The other major element of unpredictability is the Republican takeover of both chambers of the legislature. That in itself is not unusual—party control of the House has changed in six of the last seven elections, and control of the Senate has changed in four of those seven. The difference is that this year the number of new representatives seems unusually large, and many of the new Republicans in the House are aligned with the “freedom caucus” that favors a libertarian-leaning agenda. It seems likely that policy disagreements will occur not only between Democrats and Republicans, but between factions within the parties and between the House and the Senate. We have already seen this in the short-lived effort by seven House Republicans to launch an impeachment investigation against the Republican governor and the filing of bills that would end the current state of emergency and limit the governor’s emergency authority.
As in any odd-numbered year, the biennial state budget will dominate legislative activity in 2021, and NHMA will be paying careful attention. We will try to ensure that municipalities receive at least as much meals and rooms tax revenue as in recent years. (Under the law that the legislature keeps suspending, municipalities are supposed to be getting much more.) We will also pursue continued funding for state aid grants to municipalities for water and wastewater projects, and will watch for any efforts to trim highway block grants.
As for non-budget matters, the LSR (legislative service request) titles we have seen lead us to expect a lot of anti-local government legislation, particularly efforts to limit local authority and to micro-manage municipal processes. It is difficult to know what a bill does until its language is published, but the titles suggest that towns and cities will be playing a lot of defense this year. Among many other things, there are bills that tell municipalities how to prepare their budgets, that restrict local regulation of town-owned property, and that limit how much money municipalities can raise. We should know more by January 6, when we present our Legislative Preview webinar, which you can register for on the NHMA website.
Probably more than at any other time in recent memory, it will be essential this year that municipal officials communicate regularly with their representatives and senators. It is going to be a chaotic and contentious year, and NHMA’s staff will be stretched thin to cover everything. Moreover, as we say regularly, legislators pay more attention to their local officials than they do to us as lobbyists.
Some legislators have significant local government experience and a deep understanding of their cities’ and towns’ needs, but many do not. It is important to educate them on why municipalities function the way they do, and that is best done by those who are involved in local government every day.

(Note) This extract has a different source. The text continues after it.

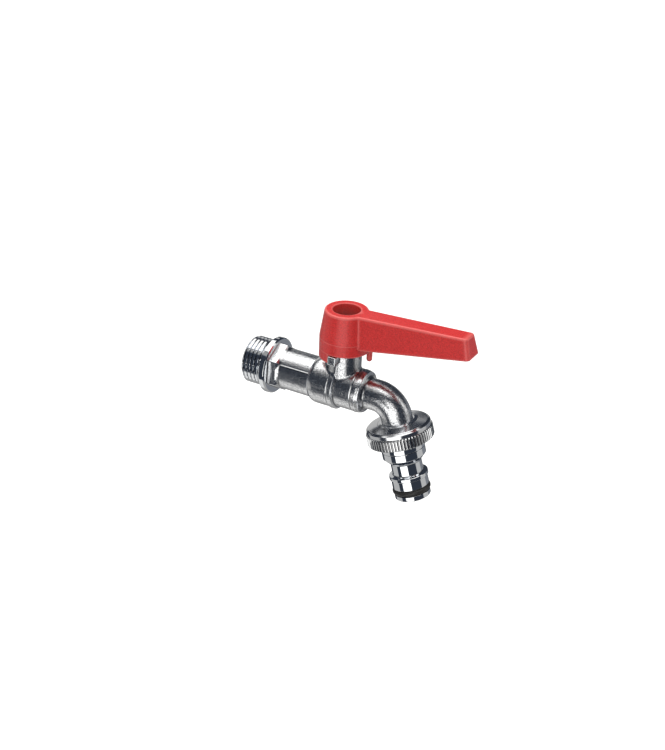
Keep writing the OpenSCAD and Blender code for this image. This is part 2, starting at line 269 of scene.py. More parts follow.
def grainyMaterial(name, look):
    # one finish: grain in its bump, grain and mottle in its colour, mottle in its roughness, a painted
    # highlight on its edges that on the paint is partly rubbed paint, and painted shade in its hollows
    mat, nodes, links, skin = newMaterial(name)
    coords = nodes.new("ShaderNodeTexCoord")
    grain = nodes.new("ShaderNodeGroup")
    grain.node_tree = fineGrain
    grain.inputs["Grain"].default_value = look["grain"]
    grain.inputs["Mottle"].default_value = look["mottle"]
    links.new(coords.outputs["Object"], grain.inputs["Vector"])
    bump = nodes.new("ShaderNodeBump")
    bump.inputs["Strength"].default_value = look["bump"]
    bump.inputs["Distance"].default_value = look["depth"] * mm
    links.new(grain.outputs["Height"], bump.inputs["Height"])
    links.new(bump.outputs["Normal"], skin.inputs["Normal"])
    tint = nodes.new("ShaderNodeMix")
    tint.data_type = "RGBA"
    tint.inputs["A"].default_value = (*look["dark"], 1)
    tint.inputs["B"].default_value = (*look["light"], 1)
    speck = nodes.new("ShaderNodeMix")
    speck.inputs["Factor"].default_value = look.get("speck", 0.2)
    links.new(grain.outputs["Tone"], speck.inputs["A"])
    links.new(grain.outputs["Height"], speck.inputs["B"])
    sharper = nodes.new("ShaderNodeMapRange")
    sharper.inputs["From Min"].default_value, sharper.inputs["From Max"].default_value = 0.32, 0.68
    links.new(speck.outputs["Result"], sharper.inputs["Value"])
    links.new(sharper.outputs["Result"], tint.inputs["Factor"])
    wornAndSheen = nodes.new("ShaderNodeGroup")
    wornAndSheen.node_tree = paintedLightAndWear
    # edge colour and share: the painted highlight on edges, partly rubbed paint on the lever; the hollow
    # colour, a third of the dark colour unless given, and its share: the painted shade
    wornAndSheen.inputs["Edge Color"].default_value = (*look["edge"], 1)
    wornAndSheen.inputs["Worn And Sheen"].default_value = look["wornAndSheen"]
    wornAndSheen.inputs["Painted Shade Color"].default_value = (*look.get("paintedShadeTint", [0.3 * v for v in look["dark"]]), 1)
    wornAndSheen.inputs["Painted Shade"].default_value = look.get("paintedShade", 0.6)
    links.new(tint.outputs["Result"], wornAndSheen.inputs["Color"])
    links.new(wornAndSheen.outputs["Color"], skin.inputs["Base Color"])
    rough = nodes.new("ShaderNodeMapRange")
    rough.inputs["To Min"].default_value, rough.inputs["To Max"].default_value = look["rough"]
    links.new(grain.outputs["Tone"], rough.inputs["Value"])
    links.new(rough.outputs["Result"], skin.inputs["Roughness"])
    skin.inputs["Metallic"].default_value = look.get("metal", 1.0)
    skin.inputs["Coat Weight"].default_value = look.get("coat", 0.0)
    skin.inputs["Coat Roughness"].default_value = look.get("coatRough", 0.1)
    return mat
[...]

It is also important that you as municipal officials establish a connection with your legislators before you need to talk to them about a specific bill, so you won’t be making a “cold call” when there is an urgent need to defeat a bad bill (or, optimistically, to pass a good one). We strongly recommend that your municipality’s governing body meet with your legislative delegation in January—and regularly after that—to emphasize your concerns and remind them that they represent the same people you do.